§ **Directions**: Identify the lines that contain the string "with", then copy each of them.

§ **Supplied data**:
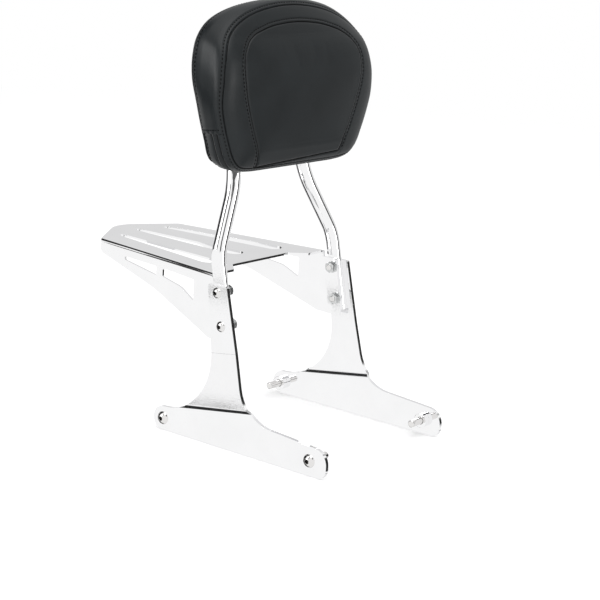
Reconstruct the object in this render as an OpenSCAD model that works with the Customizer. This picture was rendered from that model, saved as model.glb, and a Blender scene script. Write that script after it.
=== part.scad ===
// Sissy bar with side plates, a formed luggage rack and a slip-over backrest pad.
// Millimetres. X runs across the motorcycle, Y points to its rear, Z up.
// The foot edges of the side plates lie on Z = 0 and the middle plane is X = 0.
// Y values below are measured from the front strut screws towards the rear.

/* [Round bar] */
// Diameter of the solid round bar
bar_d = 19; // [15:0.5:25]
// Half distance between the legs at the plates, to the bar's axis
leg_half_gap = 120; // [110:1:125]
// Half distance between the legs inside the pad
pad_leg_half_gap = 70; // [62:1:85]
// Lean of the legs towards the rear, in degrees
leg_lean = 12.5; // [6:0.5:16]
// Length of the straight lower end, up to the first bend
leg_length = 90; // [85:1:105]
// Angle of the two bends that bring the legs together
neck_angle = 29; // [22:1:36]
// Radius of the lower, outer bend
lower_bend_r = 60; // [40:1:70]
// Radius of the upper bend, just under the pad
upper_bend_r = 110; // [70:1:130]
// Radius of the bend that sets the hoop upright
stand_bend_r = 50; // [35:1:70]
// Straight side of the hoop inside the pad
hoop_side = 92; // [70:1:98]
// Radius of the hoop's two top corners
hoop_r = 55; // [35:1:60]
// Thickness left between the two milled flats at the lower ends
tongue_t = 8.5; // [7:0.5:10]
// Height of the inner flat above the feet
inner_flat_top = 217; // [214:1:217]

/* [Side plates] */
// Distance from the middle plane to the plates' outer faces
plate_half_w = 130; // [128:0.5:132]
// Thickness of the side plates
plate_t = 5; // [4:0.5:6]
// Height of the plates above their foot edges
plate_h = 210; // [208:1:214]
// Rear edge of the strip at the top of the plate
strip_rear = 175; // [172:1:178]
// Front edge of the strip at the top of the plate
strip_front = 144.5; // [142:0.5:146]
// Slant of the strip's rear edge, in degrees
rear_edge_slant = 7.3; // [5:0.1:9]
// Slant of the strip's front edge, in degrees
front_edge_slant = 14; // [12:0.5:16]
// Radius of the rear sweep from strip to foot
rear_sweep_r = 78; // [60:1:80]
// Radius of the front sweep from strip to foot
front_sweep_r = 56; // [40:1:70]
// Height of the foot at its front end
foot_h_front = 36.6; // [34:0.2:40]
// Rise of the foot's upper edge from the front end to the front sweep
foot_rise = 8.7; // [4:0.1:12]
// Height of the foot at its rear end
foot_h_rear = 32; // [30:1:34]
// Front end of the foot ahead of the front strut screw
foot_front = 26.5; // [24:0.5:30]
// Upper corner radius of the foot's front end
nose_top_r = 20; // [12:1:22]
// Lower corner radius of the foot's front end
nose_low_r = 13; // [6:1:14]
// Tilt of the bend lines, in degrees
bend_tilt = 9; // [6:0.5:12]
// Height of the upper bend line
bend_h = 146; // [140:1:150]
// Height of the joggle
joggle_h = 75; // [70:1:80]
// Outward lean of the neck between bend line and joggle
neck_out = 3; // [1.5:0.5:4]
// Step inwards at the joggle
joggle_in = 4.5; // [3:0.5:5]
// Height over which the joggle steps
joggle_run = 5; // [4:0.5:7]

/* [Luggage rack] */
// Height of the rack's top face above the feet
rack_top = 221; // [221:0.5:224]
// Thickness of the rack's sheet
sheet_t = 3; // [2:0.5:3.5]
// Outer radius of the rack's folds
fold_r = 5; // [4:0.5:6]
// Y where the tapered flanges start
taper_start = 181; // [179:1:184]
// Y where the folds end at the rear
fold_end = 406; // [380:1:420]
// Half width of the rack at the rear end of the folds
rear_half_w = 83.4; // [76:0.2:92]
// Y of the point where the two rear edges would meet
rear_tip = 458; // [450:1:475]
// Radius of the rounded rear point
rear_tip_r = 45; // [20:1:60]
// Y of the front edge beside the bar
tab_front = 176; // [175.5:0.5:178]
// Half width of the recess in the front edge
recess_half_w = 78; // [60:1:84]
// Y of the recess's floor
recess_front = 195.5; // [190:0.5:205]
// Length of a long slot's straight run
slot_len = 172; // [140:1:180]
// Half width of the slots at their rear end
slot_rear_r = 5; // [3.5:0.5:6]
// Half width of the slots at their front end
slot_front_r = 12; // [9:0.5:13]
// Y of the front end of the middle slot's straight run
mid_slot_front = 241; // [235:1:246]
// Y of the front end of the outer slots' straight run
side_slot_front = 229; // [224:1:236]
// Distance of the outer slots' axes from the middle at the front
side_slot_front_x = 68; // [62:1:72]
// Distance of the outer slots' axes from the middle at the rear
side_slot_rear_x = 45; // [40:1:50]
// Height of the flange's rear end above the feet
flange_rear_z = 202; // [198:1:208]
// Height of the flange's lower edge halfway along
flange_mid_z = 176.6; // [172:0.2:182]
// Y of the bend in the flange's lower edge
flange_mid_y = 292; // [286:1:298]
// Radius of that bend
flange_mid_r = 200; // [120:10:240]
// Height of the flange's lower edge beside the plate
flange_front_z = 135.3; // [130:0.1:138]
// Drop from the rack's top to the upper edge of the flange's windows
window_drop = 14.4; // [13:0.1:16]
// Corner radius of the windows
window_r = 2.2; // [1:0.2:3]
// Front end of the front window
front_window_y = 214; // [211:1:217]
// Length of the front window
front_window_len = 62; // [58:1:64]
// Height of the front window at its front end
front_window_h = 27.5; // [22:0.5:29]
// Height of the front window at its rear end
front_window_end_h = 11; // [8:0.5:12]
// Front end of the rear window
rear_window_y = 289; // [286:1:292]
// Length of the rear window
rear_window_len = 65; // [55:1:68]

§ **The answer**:
Reconstruct the object in this render as an OpenSCAD model that works with the Customizer. This picture was rendered from that model, saved as model.glb, and a Blender scene script. Write that script after it.
// Sissy bar with side plates, a formed luggage rack and a slip-over backrest pad.